Data warehouses organize data in a columnar format to enable faster scans and better compression. Modern systems offer a variety of column encodings that can reduce storage footprint and improve query performance. Selecting a good encoding scheme for a particular column is an optimization problem that depends on the data, the query workload, and the underlying hardware. 

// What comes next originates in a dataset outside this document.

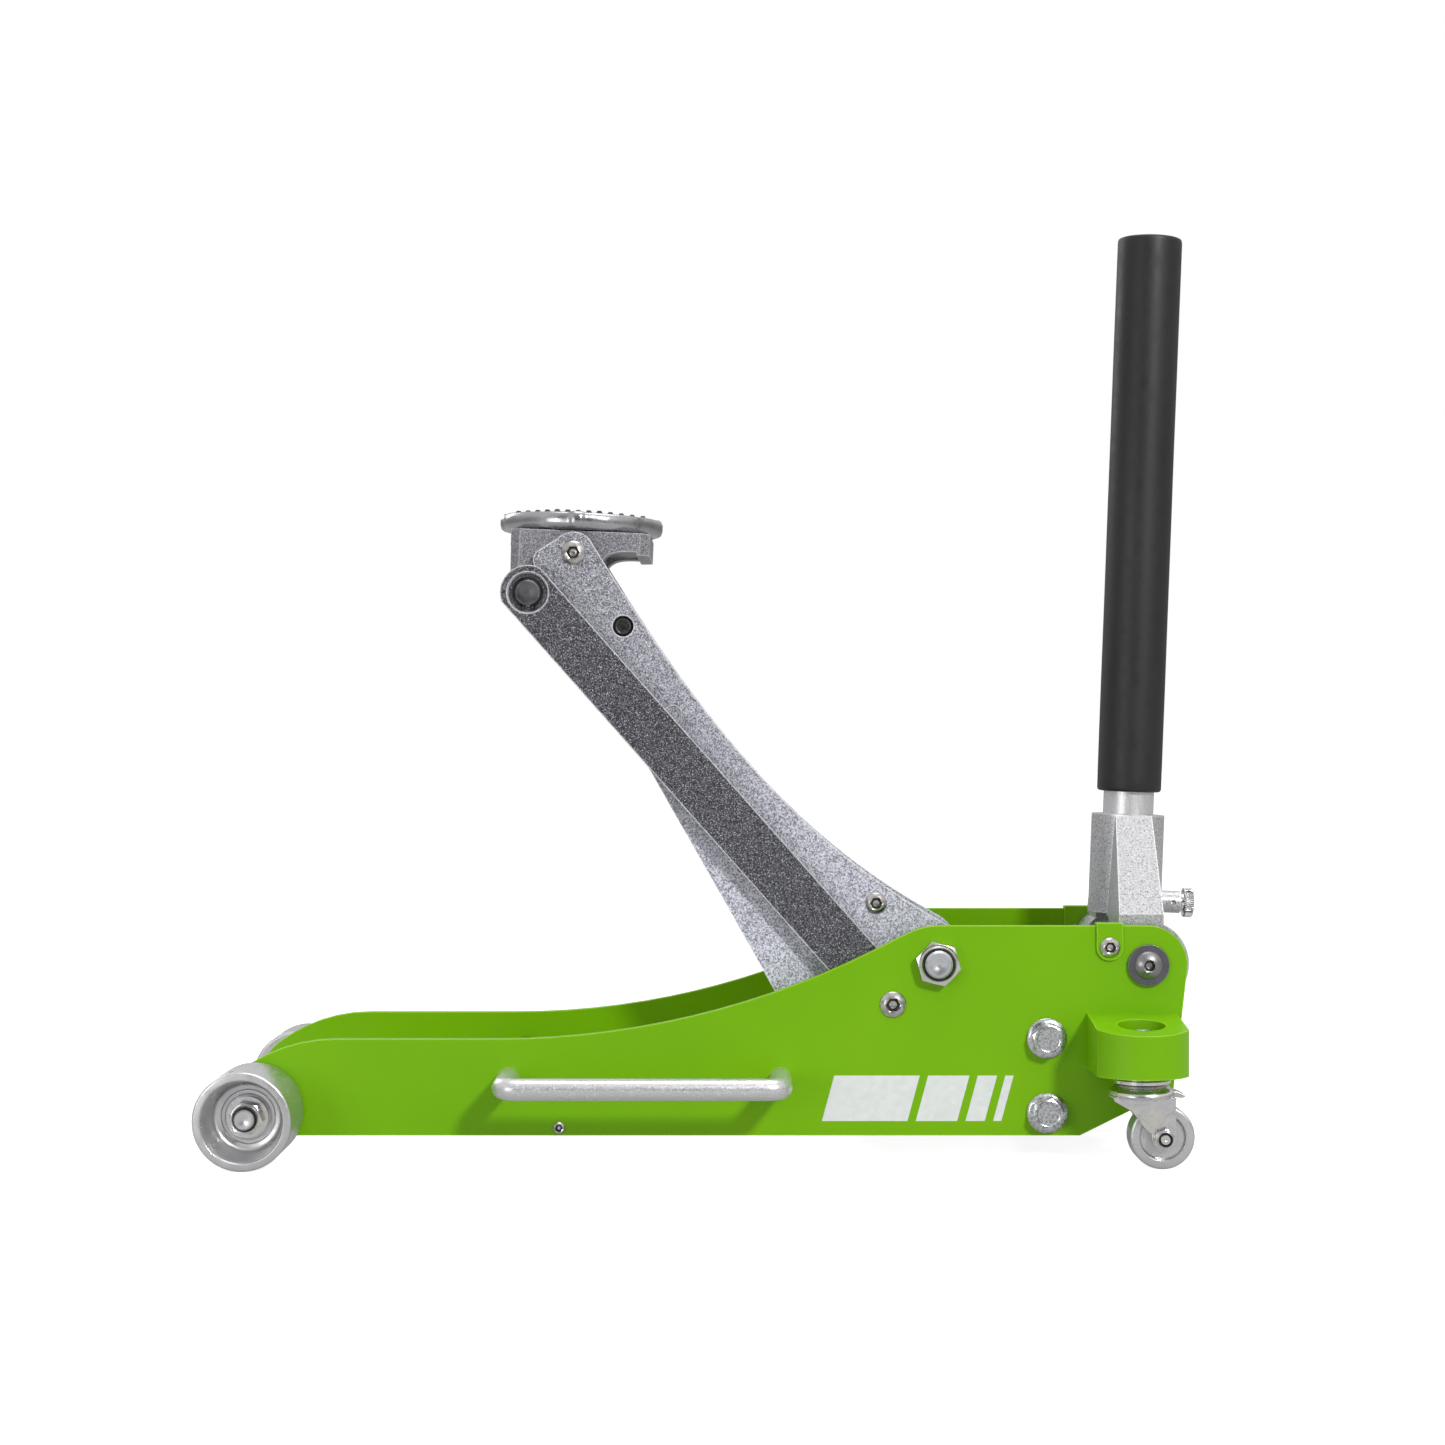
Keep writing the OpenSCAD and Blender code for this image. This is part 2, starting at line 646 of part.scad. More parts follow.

We introduce Learned Encoding Advisor (LEA), a learned approach to column encoding selection. LEA is trained on synthetic datasets with various distributions on the target system. Once trained, LEA uses sample data and statistics (such as cardinality) from the user’s database to predict the optimal column encodings. LEA can optimize for encoded size, query performance, or a combination of the two. Compared to the heuristic-based encoding advisor of a commercial column store on TPC-H, LEA achieves 19% lower query latency while using 26% less space.
 

FPGA technology has introduced new ways to accelerate database query processing, that often result in higher performance and energy efficiency. This is thanks to the unique architecture of FPGAs using reconfigurable resources to behave like an application-specific integrated circuit upon programming. The limited amount of these resources restricts the number and type of modules that an FPGA can simultaneously support. In this paper, we propose “morphing sort-merge”: a set of run-time configurable FPGA modules that achieves resource efficiency by reusing the FPGA’s resources to support different pipeline-breaking database operators, namely sort, aggregation, and equi-join. The proposed modules use dynamic optimization mechanisms that adapt the implementation to the distribution of data at run-time, thus resulting in higher performance. Our benchmarks show that morphing sort-merge reaches an average speedup of 5× compared to MonetDB.